2. Ketentuan Pasal (6) dan Pasal (7) tidak berlaku untuk keadaan force majeure yang diakui oleh LIB, PSSI dan Negara Kesatuan Republik Indonesia.
3. LIB dan PSSI memiliki diskresi untuk melakukan tindakan yang diperlukan terhadap kondisi yang timbul karena force majeure.
Sebelumnya, manajemen Arema FC membuka kemungkinan untuk membubarkan klub usai rentetan kerusuhan pasca-Tragedi Kanjuruhan.
Kantor Arema FC yang terletak di Jalan Mayjend Pandjaitan diserang segerombolan orang pada Minggu (29/1/2023).
Aksi ini ditanggapi kemudian ditanggapi serius manajemen Arema FC.
Komisaris PT PT Arema Aremania Bersatu Berprestasi Indonesia Tatang Dwi Arfianto mengatakan, upaya yang ditempuh dan dihadapi Arema setelah tragedi Kanjuruhan sudah dilakukan.
Hal ini dimulai dari membuka crisis center untuk membantu penanganan korban. Kemudian juga ditunjukkan untuk menghadapi proses dan gugatan hukum, baik pidana maupun perdata.
Di samping itu, Arema FC juga telah berusaha menjaga eksistensi klub agar tetap menjalani kompetisi. Ini tetap dilakukan meskipun dengan berbagai sanksi dan denda dari federasi sepak bola tanah air (PSSI).
Kemudian manajemen juga telah berupaya memberikan layanan trauma healing dan menjaga eksistensi klub agar tetap bertahan.
Namun jika upaya dan itikad Arema FC ini dianggap belum memenuhi keinginan banyak pihak atau justru membuat tidak kondusif, maka manajemen akan mempertimbangkan agar klub Arema FC dibubarkan saja.
Menurut dia, hal ini menunjukkan bahwa manajemen telah merespons atas insiden tersebut. Direksi dan manajemen juga sudah berkumpul, membicarakan langkah berikutnya.

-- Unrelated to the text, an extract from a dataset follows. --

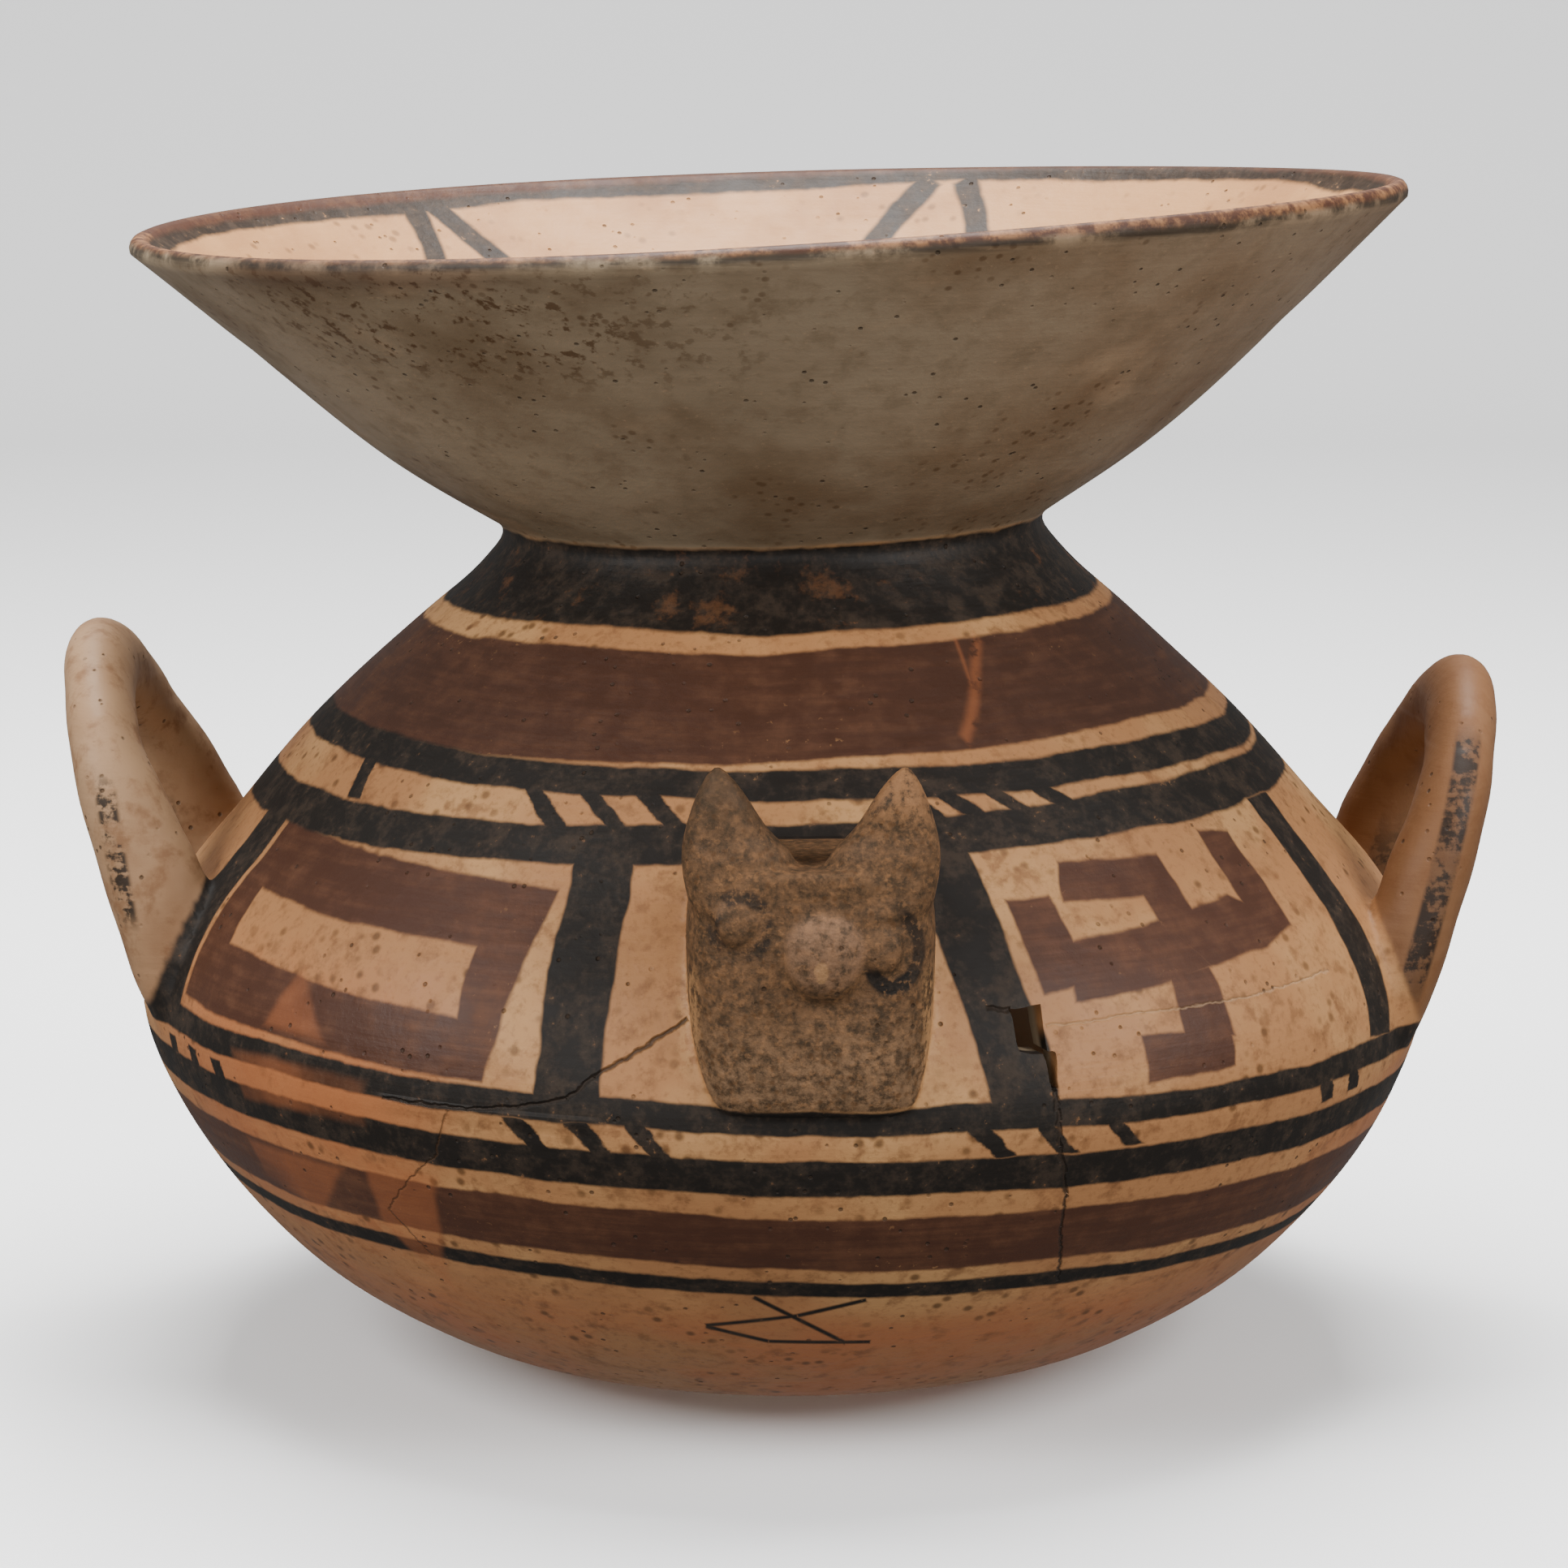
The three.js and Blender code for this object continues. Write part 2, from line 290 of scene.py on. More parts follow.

Tatang mengatakan, pihaknya sebelumnya memikirkan banyak warga Malang yang hidup dari sepak bola terutama Arema FC. Beberapa di antaranya seperti UMKM, pedagang kaki lima, sampai usaha kecil lainnya.
“Tetapi jika dirasa Arema FC ini dianggap mengganggu kondusivitas, tentu ada pertimbangan tersendiri terkait eksistensinya atau seperti apa tapi kami tetap menyerahkan kepada banyak pihak,” katanya.